# INSTRUCTION:
Give back only the lines in the records below from the one with "Model this object" to the one with "block_offset = 0.5", both inclusive, word for word.

# MATERIAL SHOWN:
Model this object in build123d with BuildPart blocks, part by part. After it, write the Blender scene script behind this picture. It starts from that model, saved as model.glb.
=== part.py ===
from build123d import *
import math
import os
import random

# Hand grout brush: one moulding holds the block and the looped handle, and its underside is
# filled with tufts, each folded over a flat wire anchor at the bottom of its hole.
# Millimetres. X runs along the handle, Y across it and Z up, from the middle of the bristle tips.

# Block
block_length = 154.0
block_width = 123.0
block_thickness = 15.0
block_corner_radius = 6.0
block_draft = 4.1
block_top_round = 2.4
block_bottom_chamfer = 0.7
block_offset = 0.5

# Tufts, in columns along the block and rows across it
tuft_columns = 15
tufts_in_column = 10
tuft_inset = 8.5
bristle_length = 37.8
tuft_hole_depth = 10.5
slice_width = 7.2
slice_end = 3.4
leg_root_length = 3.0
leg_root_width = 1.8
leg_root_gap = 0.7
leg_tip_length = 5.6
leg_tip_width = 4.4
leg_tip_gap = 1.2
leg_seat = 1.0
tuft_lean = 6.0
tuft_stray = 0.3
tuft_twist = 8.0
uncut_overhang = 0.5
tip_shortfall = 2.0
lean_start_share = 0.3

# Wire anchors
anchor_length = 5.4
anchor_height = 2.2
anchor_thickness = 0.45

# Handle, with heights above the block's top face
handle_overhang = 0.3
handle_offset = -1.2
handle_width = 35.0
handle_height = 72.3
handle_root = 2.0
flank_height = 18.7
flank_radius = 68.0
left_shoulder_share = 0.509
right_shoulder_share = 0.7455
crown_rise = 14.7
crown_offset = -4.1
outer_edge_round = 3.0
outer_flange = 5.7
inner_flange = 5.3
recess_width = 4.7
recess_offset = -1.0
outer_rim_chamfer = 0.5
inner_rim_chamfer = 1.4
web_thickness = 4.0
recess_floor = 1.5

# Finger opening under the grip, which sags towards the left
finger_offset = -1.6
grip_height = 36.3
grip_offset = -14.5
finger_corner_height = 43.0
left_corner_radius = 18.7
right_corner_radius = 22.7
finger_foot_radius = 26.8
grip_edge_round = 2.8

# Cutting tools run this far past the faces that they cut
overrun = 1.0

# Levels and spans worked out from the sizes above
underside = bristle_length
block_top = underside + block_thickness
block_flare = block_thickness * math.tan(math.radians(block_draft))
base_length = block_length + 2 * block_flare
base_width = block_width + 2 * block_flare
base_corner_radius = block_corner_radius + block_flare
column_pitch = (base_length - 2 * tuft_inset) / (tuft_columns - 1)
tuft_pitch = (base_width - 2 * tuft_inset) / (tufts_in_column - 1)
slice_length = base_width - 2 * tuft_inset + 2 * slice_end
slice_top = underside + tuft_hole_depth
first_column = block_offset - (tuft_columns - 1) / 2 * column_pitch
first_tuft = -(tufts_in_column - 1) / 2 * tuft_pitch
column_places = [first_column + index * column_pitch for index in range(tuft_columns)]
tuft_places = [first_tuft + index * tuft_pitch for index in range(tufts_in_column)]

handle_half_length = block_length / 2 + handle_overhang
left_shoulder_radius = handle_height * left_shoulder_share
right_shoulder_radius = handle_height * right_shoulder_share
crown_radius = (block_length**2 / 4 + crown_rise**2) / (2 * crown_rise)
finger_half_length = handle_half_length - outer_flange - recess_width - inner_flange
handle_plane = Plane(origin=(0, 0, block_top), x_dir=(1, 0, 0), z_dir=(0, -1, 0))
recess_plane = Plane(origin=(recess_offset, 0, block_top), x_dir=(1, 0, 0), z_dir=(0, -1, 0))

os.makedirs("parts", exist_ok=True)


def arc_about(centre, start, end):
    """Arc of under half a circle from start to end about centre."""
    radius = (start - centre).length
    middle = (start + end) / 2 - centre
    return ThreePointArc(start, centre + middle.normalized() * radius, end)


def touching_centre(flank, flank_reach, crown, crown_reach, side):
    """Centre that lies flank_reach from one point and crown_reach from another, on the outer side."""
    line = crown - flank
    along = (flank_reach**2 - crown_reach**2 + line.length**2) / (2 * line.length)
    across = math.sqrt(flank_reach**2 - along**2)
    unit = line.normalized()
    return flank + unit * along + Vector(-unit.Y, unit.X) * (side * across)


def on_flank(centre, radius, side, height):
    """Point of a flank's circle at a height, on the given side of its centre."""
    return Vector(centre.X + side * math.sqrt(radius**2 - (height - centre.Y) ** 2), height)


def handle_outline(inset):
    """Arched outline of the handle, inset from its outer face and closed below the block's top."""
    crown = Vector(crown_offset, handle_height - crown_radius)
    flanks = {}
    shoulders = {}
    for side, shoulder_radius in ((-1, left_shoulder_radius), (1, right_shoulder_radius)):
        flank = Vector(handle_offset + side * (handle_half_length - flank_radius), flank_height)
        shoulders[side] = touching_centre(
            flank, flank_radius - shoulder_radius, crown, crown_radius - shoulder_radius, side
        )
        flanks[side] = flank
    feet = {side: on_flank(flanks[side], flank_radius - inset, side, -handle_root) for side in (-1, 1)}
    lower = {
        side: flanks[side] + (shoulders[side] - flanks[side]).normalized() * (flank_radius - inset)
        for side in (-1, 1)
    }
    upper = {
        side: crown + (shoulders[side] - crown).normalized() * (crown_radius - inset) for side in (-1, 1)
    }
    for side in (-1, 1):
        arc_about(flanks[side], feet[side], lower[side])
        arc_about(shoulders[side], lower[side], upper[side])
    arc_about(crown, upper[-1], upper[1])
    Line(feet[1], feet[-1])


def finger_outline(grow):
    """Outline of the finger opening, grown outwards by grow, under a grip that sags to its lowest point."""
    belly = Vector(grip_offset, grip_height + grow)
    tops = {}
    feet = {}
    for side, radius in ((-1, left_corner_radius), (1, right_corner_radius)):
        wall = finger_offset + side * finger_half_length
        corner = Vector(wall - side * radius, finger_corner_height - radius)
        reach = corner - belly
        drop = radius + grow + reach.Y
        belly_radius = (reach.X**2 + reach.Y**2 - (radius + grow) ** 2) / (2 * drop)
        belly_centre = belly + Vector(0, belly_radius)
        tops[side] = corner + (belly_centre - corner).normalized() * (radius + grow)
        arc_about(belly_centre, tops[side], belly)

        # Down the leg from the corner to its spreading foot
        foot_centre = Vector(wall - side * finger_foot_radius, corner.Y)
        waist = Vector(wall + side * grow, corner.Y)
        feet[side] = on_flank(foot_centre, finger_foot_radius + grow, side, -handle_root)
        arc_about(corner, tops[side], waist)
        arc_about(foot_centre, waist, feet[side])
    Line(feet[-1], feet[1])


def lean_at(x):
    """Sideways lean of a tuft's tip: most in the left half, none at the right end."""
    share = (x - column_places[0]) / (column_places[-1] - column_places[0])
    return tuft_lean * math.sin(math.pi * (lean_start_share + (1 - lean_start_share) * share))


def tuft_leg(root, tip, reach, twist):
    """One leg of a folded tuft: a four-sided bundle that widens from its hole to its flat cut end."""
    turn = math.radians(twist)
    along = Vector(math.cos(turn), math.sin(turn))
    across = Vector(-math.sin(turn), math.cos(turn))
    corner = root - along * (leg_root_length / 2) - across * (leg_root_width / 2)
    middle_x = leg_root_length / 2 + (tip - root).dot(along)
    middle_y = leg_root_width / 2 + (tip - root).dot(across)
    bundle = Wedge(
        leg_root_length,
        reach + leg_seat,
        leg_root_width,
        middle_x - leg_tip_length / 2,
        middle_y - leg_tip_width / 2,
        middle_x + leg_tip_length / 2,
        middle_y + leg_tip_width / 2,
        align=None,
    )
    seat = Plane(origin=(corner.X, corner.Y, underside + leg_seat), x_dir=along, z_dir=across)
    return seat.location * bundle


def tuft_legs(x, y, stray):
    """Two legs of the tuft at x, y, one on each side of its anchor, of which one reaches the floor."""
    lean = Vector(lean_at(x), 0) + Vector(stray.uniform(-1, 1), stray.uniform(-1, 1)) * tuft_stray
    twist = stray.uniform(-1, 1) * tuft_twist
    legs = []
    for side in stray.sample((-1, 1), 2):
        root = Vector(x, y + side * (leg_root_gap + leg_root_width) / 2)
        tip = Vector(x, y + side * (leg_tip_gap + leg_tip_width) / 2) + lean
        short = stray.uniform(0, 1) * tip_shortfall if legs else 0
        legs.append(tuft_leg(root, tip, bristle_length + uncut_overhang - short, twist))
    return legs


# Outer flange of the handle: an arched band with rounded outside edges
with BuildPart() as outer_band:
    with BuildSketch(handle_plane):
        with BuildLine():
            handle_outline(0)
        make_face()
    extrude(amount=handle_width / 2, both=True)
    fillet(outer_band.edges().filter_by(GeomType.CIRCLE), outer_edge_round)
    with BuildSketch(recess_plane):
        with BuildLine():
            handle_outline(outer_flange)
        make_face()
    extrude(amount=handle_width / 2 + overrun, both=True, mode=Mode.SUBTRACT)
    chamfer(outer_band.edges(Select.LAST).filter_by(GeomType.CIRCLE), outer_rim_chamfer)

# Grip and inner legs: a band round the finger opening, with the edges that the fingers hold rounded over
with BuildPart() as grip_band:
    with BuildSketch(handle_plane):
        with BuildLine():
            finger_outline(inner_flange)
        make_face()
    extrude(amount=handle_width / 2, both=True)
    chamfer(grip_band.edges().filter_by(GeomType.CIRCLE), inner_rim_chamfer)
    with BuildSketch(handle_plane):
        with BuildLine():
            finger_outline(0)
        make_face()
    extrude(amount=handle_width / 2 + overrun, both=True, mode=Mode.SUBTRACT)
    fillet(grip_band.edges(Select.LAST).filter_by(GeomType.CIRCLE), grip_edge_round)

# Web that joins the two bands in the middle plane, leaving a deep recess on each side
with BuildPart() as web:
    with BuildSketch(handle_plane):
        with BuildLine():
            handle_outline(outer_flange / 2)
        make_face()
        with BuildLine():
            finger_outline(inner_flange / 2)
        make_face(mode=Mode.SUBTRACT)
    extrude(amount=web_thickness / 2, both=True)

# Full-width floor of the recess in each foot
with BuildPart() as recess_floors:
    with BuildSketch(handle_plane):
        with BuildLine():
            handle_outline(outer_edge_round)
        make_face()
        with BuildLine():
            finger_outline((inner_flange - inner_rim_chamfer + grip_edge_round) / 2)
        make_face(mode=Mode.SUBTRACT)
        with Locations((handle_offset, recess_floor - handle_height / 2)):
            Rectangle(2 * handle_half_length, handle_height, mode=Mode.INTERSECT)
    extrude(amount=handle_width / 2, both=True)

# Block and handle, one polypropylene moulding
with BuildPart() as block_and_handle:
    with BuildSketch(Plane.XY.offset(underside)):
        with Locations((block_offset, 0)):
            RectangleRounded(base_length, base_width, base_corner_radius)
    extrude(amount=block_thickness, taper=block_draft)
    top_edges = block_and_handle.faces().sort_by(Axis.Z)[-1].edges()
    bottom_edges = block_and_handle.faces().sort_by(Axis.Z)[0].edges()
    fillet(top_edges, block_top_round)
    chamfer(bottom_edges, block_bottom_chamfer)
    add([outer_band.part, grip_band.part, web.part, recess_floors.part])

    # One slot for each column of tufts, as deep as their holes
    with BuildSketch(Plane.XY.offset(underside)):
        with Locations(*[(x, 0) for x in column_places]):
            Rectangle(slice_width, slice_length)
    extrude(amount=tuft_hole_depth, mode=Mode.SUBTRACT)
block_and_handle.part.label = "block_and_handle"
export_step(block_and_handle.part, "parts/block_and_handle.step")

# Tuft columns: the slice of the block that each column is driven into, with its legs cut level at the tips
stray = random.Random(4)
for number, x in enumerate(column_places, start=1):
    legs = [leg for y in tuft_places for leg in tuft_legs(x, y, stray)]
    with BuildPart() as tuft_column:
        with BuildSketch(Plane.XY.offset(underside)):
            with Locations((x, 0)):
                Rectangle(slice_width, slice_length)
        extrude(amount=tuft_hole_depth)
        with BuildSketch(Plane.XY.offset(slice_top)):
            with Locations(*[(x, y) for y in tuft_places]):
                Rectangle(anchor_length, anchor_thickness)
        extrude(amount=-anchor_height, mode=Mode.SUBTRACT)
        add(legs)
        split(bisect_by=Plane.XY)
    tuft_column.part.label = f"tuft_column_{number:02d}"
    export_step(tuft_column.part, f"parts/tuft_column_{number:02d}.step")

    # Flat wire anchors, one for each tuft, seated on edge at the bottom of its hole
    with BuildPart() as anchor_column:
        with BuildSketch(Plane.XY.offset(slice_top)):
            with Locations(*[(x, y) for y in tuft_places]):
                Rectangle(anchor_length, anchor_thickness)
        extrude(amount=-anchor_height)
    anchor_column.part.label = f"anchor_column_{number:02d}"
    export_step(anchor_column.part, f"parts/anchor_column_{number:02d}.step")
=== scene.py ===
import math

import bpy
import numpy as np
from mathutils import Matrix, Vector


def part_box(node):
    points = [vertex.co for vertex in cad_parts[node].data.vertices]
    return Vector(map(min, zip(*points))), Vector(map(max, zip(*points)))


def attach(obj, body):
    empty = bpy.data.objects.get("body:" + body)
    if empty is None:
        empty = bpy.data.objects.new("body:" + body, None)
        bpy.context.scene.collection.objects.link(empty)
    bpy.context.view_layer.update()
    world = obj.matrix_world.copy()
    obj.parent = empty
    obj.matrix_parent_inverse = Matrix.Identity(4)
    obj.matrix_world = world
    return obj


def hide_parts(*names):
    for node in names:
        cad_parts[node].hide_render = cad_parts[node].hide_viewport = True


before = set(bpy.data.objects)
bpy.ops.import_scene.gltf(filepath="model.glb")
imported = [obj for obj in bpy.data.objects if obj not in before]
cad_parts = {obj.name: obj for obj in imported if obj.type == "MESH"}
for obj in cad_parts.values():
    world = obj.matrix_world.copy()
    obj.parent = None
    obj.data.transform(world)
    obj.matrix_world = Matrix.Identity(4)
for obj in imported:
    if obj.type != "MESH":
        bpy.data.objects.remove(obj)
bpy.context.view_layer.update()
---
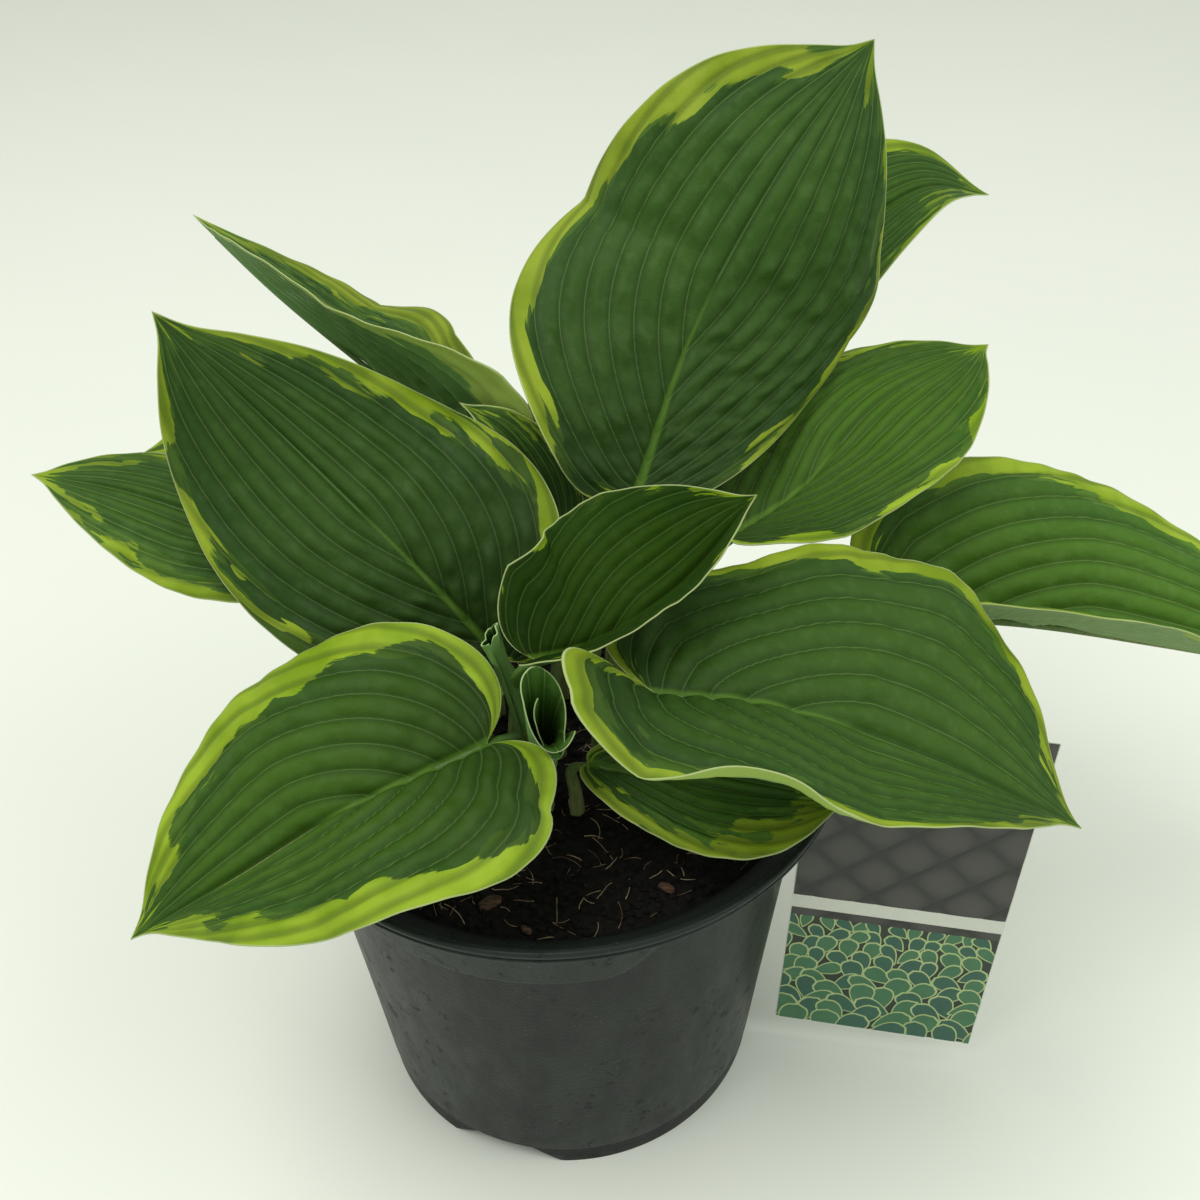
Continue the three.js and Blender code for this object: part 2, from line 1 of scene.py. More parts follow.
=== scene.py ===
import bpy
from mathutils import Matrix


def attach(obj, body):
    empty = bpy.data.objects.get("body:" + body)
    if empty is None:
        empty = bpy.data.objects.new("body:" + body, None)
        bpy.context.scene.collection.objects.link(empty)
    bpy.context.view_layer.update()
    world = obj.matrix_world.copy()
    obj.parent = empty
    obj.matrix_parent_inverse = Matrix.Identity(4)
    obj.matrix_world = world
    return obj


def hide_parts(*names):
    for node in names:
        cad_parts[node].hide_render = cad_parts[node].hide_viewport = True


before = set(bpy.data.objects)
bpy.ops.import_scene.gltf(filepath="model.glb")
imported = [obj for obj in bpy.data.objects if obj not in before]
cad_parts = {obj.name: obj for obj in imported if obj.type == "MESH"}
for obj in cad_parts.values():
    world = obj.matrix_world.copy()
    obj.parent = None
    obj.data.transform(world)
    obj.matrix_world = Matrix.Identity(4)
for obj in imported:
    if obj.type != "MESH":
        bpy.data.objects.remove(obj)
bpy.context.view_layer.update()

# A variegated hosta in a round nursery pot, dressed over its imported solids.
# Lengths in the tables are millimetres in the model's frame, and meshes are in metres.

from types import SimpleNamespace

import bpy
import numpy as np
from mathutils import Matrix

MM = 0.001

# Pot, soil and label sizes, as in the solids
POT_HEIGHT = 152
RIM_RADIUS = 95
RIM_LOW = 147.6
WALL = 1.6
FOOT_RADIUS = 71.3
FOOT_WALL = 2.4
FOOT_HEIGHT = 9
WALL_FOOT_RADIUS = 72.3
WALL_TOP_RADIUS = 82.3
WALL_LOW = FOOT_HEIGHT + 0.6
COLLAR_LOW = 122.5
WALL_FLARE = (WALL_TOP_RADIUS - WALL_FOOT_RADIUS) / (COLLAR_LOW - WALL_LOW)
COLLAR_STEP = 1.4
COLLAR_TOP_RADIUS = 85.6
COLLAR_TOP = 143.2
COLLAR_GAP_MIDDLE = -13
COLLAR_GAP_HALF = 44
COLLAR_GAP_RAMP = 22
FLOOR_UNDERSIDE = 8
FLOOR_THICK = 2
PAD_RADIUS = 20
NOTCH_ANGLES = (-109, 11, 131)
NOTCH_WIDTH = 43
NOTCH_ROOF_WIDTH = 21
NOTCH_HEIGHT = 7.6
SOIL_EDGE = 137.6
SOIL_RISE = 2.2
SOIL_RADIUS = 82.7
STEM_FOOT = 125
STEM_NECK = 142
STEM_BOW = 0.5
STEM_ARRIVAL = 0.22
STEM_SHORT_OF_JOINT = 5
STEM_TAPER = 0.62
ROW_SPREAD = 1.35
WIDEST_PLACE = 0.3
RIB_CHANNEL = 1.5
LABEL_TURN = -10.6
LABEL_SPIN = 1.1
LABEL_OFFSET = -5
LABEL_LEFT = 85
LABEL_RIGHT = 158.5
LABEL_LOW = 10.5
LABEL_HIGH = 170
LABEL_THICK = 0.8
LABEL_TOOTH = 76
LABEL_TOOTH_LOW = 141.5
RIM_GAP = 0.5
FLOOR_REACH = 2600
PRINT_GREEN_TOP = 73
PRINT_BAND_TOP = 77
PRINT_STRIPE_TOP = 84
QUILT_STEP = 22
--
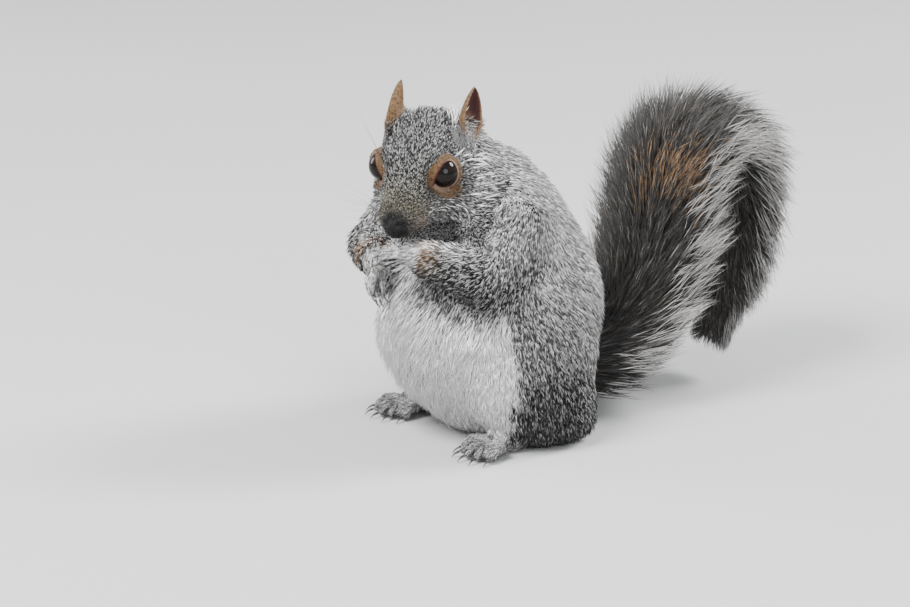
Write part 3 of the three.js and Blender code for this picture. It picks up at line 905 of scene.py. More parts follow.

# RESULT OF THE EXERCISE:
Model this object in build123d with BuildPart blocks, part by part. After it, write the Blender scene script behind this picture. It starts from that model, saved as model.glb.
=== part.py ===
from build123d import *
import math
import os
import random

# Hand grout brush: one moulding holds the block and the looped handle, and its underside is
# filled with tufts, each folded over a flat wire anchor at the bottom of its hole.
# Millimetres. X runs along the handle, Y across it and Z up, from the middle of the bristle tips.

# Block
block_length = 154.0
block_width = 123.0
block_thickness = 15.0
block_corner_radius = 6.0
block_draft = 4.1
block_top_round = 2.4
block_bottom_chamfer = 0.7
block_offset = 0.5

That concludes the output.